— What this task involves —
Find every line of the listing below where "with" appears, and copy it.

— Data shown —
§

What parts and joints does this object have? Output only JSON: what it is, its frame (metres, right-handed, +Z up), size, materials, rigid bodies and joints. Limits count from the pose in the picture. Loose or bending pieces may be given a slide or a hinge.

§

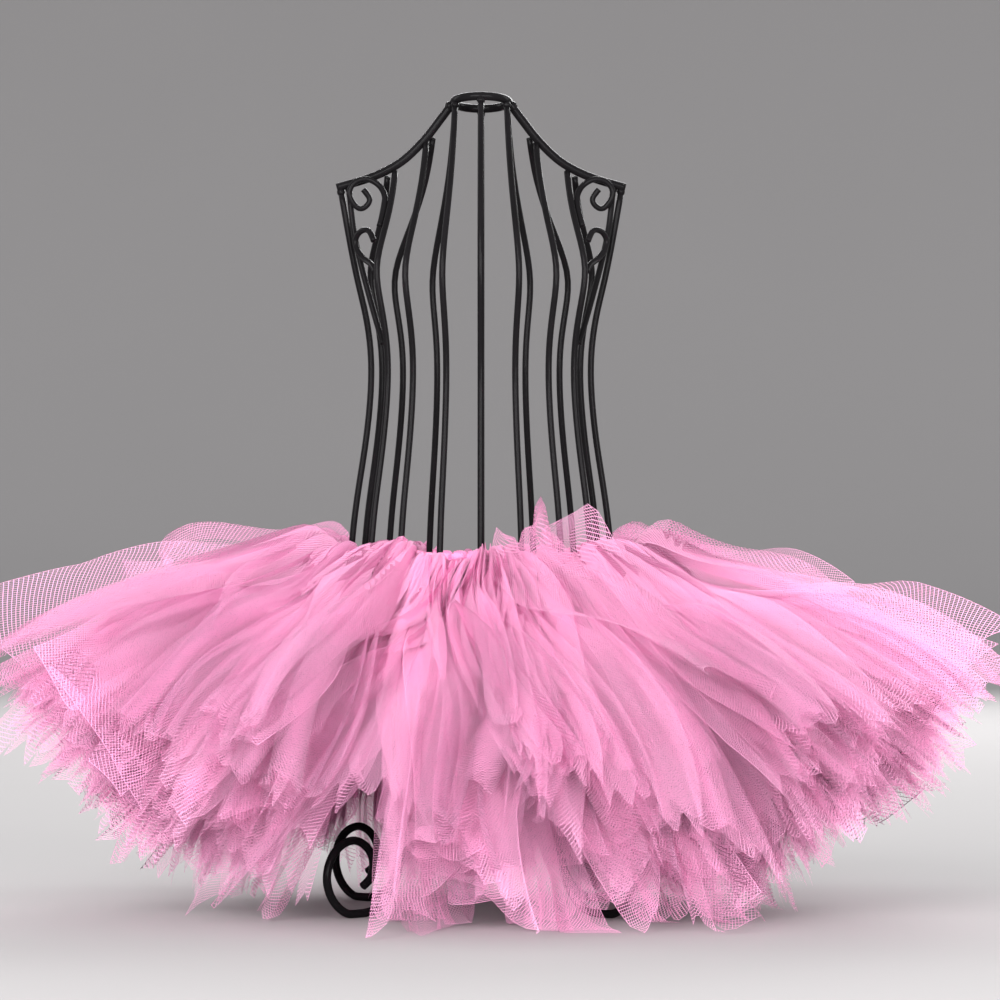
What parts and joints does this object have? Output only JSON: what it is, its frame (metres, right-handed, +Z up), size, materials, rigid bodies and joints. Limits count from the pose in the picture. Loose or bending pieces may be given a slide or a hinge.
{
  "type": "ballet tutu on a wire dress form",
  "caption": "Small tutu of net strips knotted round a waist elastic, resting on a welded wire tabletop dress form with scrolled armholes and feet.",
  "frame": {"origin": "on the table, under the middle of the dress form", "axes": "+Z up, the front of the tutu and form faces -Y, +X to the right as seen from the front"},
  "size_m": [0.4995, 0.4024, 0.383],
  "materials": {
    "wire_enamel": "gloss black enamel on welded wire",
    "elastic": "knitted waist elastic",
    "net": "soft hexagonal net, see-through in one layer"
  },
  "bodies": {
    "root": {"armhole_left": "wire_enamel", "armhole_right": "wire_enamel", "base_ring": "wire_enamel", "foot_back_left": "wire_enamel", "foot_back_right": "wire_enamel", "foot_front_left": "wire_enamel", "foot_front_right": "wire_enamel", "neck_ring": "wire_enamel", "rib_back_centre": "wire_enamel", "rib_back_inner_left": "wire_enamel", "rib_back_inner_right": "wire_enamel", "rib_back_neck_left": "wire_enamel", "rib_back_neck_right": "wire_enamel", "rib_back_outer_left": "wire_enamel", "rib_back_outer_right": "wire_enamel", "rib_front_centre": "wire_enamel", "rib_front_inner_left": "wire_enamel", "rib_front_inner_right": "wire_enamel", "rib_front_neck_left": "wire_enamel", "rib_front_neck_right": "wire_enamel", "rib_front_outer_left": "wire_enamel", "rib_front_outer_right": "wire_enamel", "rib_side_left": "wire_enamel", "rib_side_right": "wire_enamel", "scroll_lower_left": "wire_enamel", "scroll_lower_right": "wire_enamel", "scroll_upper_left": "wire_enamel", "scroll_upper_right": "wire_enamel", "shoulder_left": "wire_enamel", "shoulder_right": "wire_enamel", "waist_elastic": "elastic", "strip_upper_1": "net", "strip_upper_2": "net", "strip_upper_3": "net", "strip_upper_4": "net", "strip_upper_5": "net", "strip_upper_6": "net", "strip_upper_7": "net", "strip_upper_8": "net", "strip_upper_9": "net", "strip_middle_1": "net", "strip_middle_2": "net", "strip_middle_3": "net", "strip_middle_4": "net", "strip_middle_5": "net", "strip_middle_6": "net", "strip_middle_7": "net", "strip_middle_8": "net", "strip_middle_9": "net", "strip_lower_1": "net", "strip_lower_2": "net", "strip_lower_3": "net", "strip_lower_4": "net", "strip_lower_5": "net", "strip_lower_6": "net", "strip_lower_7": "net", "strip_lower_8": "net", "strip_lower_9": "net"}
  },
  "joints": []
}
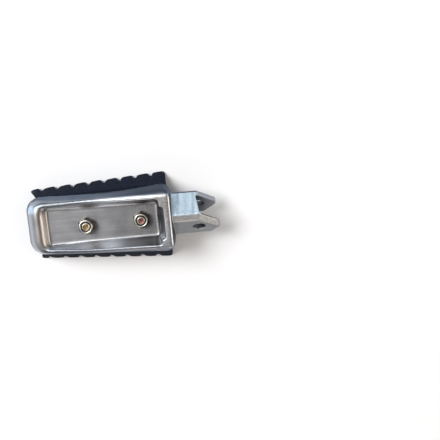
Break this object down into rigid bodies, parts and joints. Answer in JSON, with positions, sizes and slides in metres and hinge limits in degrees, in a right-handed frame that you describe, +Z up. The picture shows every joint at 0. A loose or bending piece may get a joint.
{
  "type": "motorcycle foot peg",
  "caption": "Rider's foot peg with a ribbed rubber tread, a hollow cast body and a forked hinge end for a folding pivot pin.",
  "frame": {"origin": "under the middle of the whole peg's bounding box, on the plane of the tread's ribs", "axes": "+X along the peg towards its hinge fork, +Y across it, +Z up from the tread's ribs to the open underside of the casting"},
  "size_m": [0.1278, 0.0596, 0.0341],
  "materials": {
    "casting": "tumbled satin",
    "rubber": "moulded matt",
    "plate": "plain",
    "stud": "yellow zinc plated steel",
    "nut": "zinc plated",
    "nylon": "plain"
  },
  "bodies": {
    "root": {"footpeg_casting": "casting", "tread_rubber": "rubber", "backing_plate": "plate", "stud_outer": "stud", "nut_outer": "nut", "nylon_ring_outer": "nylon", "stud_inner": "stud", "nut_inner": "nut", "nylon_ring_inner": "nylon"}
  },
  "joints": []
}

§

— The output —
  "caption": "Small tutu of net strips knotted round a waist elastic, resting on a welded wire tabletop dress form with scrolled armholes and feet.",
Break this object down into rigid bodies, parts and joints. Answer in JSON, with positions, sizes and slides in metres and hinge limits in degrees, in a right-handed frame that you describe, +Z up. The picture shows every joint at 0. A loose or bending piece may get a joint.
  "caption": "Rider's foot peg with a ribbed rubber tread, a hollow cast body and a forked hinge end for a folding pivot pin.",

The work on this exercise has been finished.